One of my training cruises was aboard USS Pomfret (SS-391), which had an unusual question on its qualifying exam. The trick question was, "What is the Pomfret valve?"

Years earlier, a section of 4-inch copper pipe had ruptured in the lower level of the forward torpedo room of the Pomfret, while they were submerged, deep. The boat survived, but they needed to make an emergency repair. They had iron and steel pipe available to replace the essential section of pipe, but that would not work, because they had no way to weld it in place, and even if they clamped it into place it would create major problems with corrosion due to galvanic action.

But they found, in the spare parts locker, a bronze valve for a 4-inch line. They had a sailor who was qualified at silver-brazing, and they replace the ruptured piece of copper pipe with the bronze valve. They opened the valve all way, then they sawed off the valve stem, so that the valve could never be shut by mistake.

Years later, the Pomfret valve was still there, between torpedo tubes #5 and #6. I saw it.

When I had been aboard my first submarine for a year or so, the skipper recommended me to the Division Commander for Qualification in Submarines, which would entitle me to wear those cute gold dolphins over my shirt or jacket pocket. The next time we went to sea, the DivCom came along for a couple of days to grill me, and to put me through my paces at sea.
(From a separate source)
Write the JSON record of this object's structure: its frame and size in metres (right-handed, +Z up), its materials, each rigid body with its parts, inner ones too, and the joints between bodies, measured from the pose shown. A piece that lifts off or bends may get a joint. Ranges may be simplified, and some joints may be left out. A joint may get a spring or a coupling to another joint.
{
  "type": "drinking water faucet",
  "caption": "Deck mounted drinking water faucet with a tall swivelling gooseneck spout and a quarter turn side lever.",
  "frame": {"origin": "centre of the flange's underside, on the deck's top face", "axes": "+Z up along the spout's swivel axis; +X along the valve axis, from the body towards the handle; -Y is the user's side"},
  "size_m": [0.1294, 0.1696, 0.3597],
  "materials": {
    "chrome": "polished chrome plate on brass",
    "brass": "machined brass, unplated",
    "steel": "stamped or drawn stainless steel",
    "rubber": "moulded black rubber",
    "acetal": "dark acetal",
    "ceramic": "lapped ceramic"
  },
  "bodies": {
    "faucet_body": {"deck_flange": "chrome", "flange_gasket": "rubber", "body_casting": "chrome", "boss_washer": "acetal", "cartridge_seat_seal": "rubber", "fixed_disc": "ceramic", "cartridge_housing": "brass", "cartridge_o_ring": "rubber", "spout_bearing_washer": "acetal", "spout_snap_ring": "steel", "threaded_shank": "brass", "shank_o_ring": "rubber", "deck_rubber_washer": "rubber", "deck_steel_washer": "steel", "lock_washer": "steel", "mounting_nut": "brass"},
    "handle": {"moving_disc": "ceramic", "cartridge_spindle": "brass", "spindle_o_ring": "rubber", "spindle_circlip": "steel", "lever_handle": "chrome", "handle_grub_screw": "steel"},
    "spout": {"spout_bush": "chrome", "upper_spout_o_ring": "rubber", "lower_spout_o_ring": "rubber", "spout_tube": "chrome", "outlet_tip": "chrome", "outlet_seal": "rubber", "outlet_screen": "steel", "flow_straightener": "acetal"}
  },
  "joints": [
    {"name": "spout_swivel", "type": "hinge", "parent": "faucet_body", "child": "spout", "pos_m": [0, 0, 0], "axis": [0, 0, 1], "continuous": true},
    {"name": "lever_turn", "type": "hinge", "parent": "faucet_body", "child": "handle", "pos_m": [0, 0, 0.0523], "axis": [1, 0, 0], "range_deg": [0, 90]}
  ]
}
In preparation, I studied up on the details of wartime operations, which was the least familiar to me. With my technical degree and my mechanical inclinations, I did not bother to study the details of the boat's hull or machinery. I felt that I knew that stuff better than most people would.

It went about as I expected, as I was put through the wringer. After I had been subjected to a lot of drills, we sat down for the oral exam. The skipper and the exec sat in on it. The DivCom hit me with questions from all over the place, with no pattern to them. I was doing pretty well, and I was extremely alert. Too alert. He then asked, "Describe the construction and function a roller bearing, and give an example of its use aboard this boat." No problem.
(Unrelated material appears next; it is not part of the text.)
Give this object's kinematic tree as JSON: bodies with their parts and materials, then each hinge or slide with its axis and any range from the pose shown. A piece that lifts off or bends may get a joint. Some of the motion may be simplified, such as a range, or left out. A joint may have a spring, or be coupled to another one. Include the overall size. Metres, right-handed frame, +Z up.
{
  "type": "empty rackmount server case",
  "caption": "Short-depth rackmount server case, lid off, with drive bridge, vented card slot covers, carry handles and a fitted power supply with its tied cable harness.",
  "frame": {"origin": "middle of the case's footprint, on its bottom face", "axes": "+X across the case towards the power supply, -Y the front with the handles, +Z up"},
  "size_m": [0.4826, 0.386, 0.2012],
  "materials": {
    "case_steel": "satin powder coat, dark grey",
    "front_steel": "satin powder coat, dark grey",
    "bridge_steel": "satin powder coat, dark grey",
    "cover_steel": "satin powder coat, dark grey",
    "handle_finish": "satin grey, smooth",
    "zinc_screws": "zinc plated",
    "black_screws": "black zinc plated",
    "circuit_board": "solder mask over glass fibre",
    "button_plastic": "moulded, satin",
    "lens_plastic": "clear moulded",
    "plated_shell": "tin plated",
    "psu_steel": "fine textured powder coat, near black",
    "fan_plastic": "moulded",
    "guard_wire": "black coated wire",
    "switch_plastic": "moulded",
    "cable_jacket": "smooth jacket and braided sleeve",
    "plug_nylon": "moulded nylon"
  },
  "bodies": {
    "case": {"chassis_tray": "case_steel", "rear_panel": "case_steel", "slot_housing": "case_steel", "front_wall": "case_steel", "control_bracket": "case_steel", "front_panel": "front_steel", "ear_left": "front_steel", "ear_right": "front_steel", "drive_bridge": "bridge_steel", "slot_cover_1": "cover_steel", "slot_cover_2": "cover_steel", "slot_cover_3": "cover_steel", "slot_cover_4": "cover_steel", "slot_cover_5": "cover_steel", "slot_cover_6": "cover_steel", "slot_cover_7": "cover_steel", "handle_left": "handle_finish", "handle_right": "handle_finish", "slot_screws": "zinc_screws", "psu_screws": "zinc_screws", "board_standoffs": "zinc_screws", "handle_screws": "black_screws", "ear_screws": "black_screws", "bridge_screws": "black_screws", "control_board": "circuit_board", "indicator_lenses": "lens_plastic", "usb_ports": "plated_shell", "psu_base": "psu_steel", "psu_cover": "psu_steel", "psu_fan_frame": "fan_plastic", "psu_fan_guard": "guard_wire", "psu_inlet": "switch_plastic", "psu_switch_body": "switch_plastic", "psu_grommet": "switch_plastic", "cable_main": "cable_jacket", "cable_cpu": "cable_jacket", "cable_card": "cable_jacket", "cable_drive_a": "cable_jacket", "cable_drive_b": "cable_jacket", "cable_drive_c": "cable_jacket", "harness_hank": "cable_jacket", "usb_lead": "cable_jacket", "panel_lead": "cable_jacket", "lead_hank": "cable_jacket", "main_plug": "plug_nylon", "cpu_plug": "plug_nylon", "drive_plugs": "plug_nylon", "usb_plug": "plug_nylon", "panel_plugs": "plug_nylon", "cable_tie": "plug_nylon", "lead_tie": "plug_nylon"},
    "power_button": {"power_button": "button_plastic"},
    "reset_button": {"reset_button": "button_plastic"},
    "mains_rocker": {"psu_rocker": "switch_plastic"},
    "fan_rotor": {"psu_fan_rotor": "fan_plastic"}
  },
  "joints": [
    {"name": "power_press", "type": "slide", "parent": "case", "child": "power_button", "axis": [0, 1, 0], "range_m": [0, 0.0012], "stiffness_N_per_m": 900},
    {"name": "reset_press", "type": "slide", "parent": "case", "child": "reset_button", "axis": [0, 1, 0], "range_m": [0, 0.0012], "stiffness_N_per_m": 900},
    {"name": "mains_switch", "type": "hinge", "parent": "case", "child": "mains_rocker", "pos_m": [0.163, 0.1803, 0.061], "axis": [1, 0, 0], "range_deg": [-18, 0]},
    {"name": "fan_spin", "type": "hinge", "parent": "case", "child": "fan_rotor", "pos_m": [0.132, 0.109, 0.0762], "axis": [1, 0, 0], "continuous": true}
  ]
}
Then he said "sleeve bearing?" Still no problem.

"Ball bearing?" "Thrust bearing?" "Needle bearing?" This was fun.

"Faired bearing?"

This stumped me. I knew that we used faired bearings. We used the term more than we referred to any other bearing, so it must be the most common type of bearing aboard. But I was choking. The silence got louder and louder. They waited, and they stared at me. Finally I said, "I don't know, sir."

When conducting a passive sonar approach, the only information available is the direction to the target. This direction information is plotted, and a smoothed line, known as a fairing line, is drawn through the data points. When it is time to shoot the torpedo(es), we do not shoot at the last raw bearing to the target, but at the faired bearing.

After they laughed for a minute, I realized that I had passed all the tests. Sure enough, I got my dolphins. As soon as we returned to port, a burly sailor turned to me on the forward deck and demanded "Give me your wallet." Other sailors pulled off my shoes and they threw me over the side. I scrambled to a place where I could climb back on the deck, and they never found out that I could not swim. I had cheated on the swim test to get my commission.